*Work required*.
All entries should be output exactly as they stand.

3D code data:
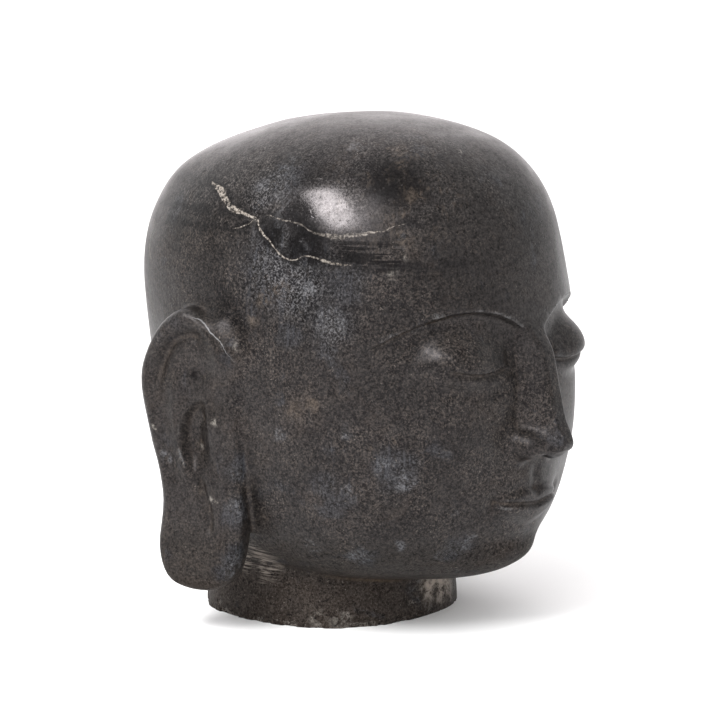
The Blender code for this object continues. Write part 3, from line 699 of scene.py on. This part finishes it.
def merged_copy(node):
    """The solid's own skin as one closed mesh, with the neck made longer so that it can be sawn off again."""
    work = bmesh.new()
    work.from_mesh(node.data)
    bmesh.ops.remove_doubles(work, verts=work.verts, dist=1e-5)
    foot = [vert for vert in work.verts if vert.co.z < 1e-4]
    bmesh.ops.translate(work, verts=foot, vec=(0, 0, -FOOT_SPARE))
    return as_object(work, "stone_head")


def saw_off_flat(piece):
    """Cuts the neck off level with the floor and closes it with flat faces."""
    work = bmesh.new()
    work.from_mesh(piece.data)
    geometry = list(work.verts) + list(work.edges) + list(work.faces)
    cut_line = bmesh.ops.bisect_plane(
        work, geom=geometry, plane_co=(0, 0, 0), plane_no=(0, 0, -1), clear_outer=True, dist=1e-6
    )
    edges = [item for item in cut_line["geom_cut"] if isinstance(item, bmesh.types.BMEdge)]
    filled = bmesh.ops.edgeloop_fill(work, edges=edges)
    bmesh.ops.triangulate(work, faces=filled["faces"])
    bmesh.ops.recalc_face_normals(work, faces=work.faces)
    work.to_mesh(piece.data)
    work.free()


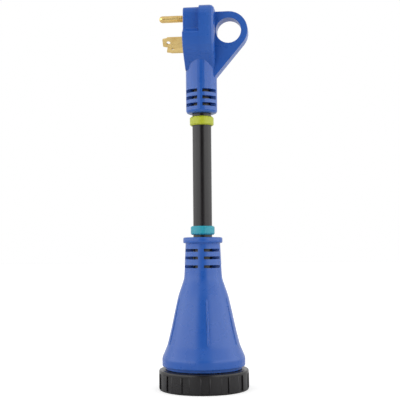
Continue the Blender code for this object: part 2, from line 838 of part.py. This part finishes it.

*The solution*.
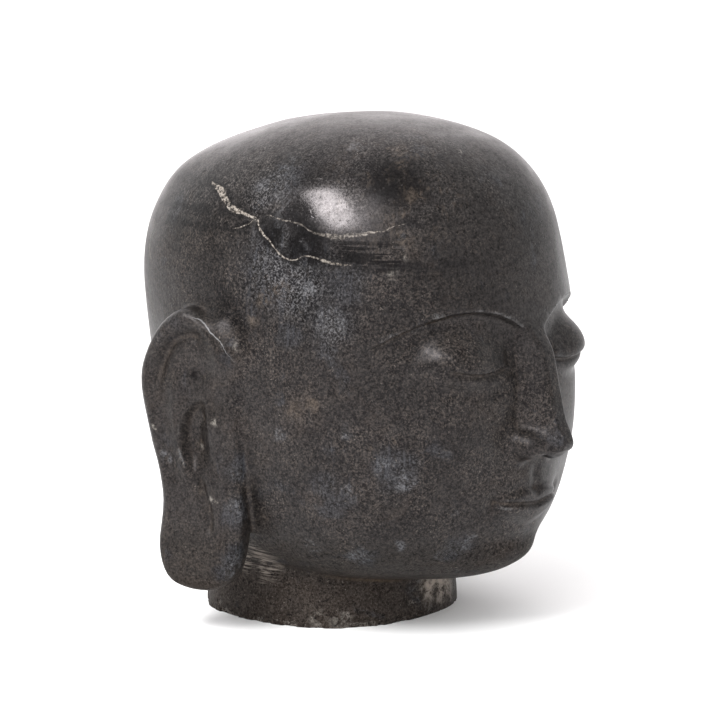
The Blender code for this object continues. Write part 3, from line 699 of scene.py on. This part finishes it.
def merged_copy(node):
    """The solid's own skin as one closed mesh, with the neck made longer so that it can be sawn off again."""
    work = bmesh.new()
    work.from_mesh(node.data)
    bmesh.ops.remove_doubles(work, verts=work.verts, dist=1e-5)
    foot = [vert for vert in work.verts if vert.co.z < 1e-4]
    bmesh.ops.translate(work, verts=foot, vec=(0, 0, -FOOT_SPARE))
    return as_object(work, "stone_head")


def saw_off_flat(piece):
    """Cuts the neck off level with the floor and closes it with flat faces."""
    work = bmesh.new()
    work.from_mesh(piece.data)
    geometry = list(work.verts) + list(work.edges) + list(work.faces)
    cut_line = bmesh.ops.bisect_plane(
        work, geom=geometry, plane_co=(0, 0, 0), plane_no=(0, 0, -1), clear_outer=True, dist=1e-6
    )
    edges = [item for item in cut_line["geom_cut"] if isinstance(item, bmesh.types.BMEdge)]
    filled = bmesh.ops.edgeloop_fill(work, edges=edges)
    bmesh.ops.triangulate(work, faces=filled["faces"])
    bmesh.ops.recalc_face_normals(work, faces=work.faces)
    work.to_mesh(piece.data)
    work.free()


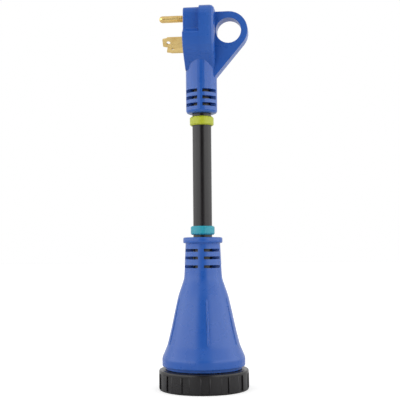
Continue the Blender code for this object: part 2, from line 838 of part.py. This part finishes it.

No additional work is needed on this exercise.